As a kid, I’d hear, “This is going to hurt you worse than it hurts me,” just before getting my rearward region spanked into next week. Whenever I used to hear this phrase — which was shockingly regular — I used to think, “Then why do it?” I mean, can’t we spare some pain for both of us by overlooking that little melted crayon in the Easy Bake Oven?

Well, it didn’t work that way. I found that out when I had children. It was one of those “upside-down truths” that you appreciate with age.

Later on, my early sales training had brainwashed me into thinking that manipulation and aggression were actually the more tender side of selling. When various closes and techniques were being discussed one day, an older, quite wealthy salesman halted the conversation with, “I don’t sell — I give people reasons to buy.”

From that moment on, it stuck. My whole idea of sales got turned upside down (or right-side up). Earning trust, giving useful buying information, and truly counseling people with the good and bad side of a product or service came much easier. Closing a sale was more often the work of the customers themselves. This eliminated the anxiety of overselling and gave sincerity to the “congratulations” for making a good decision.

“This approach allows you to be true-faced, not two-faced,” said the wealthy salesman, making a comment more powerful than the first, proving he was ahead of his time. Ignoring this shift can kill your online and offline sales.

That path led Hudson, Ink, and me into the world of two-step marketing; first, getting a request from a customer for more information, and then following that with a conversation that would lead to a sale, or not. Either way was/is fine.

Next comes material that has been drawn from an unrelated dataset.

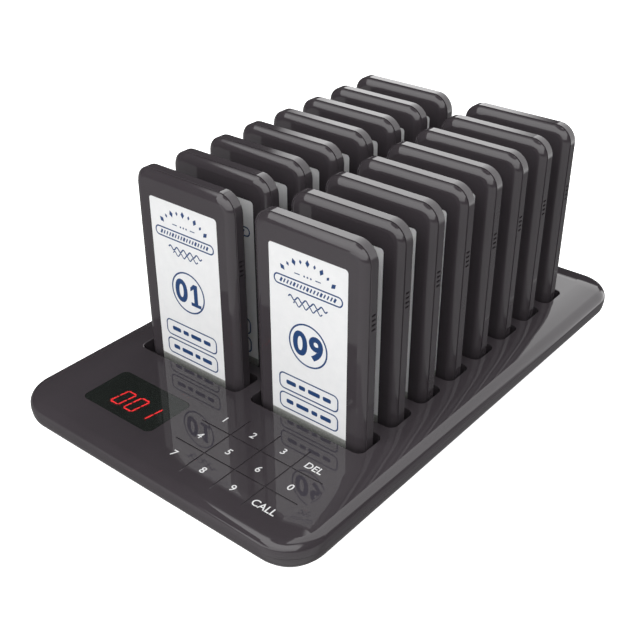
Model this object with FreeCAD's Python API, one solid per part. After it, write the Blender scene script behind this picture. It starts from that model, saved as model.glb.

Another bit of upside-down truth: You get the sale by creating a customer, not the other way around. Web marketing further confirms the success of this buying pattern shift. Consumers can access mountains of information that didn’t formerly exist. Their newfound empowerment has led to a sometimes hard-to-swallow set of old sales and marketing dogmas. The hard-driving, “close early, close often” salesperson is increasingly frustrated. Websites that employ sales overkill are labeled spam-like and should be avoided.

Sites like Zappos, Amazon, and even Walmart realize that transparency aids the sales process. Relationships are built before the sale and increase closing (conversion) rates. Openness and resistance to “hard sell” also increase referral rates and positive online reviews.

Customer retention results soar with gentle, non-sales-like re-contact. This is why we’ve seen customer retention sales absolutely explode. People want the relationship and reward it handsomely.

Contractors who invest in customer retention are getting excellent returns now. (Eight percent of your total marketing budget toward customer retention can trounce any other 8 percent in any other media with its hand tied behind its back.)

Lesson: When you craft and cultivate relationships, you forgo hard selling, though your sales increase. There are no closes, there are only openings; you merely continue the conversation, continue advising, and gain more business — faster — as a result of being there for them.

Oh, the remaining words spoken to me by the wealthy salesman proved to be sage advice. “Salespeople don’t sell the most, advisors do.” More than a pithy comment, it’s true. Confirmed by in a recent study. Advisors outsell salespeople four to one. Be an advisor. Then, you, too, can be true-faced.

Questions: Does your marketing talk more about you or about how you solve customers’ problems? (Change the we stuff to you stuff. Don’t be afraid to give free advice.)

Is your customer retention marketing budget more or less than 8 percent of your total marketing? (If below 4 percent, you likely have a steady stream of forgotten customers going to the competition.)

Do you have old-style salespeople or old-style marketing that are sales-focused and performing less than they did just three years ago? Make the shift.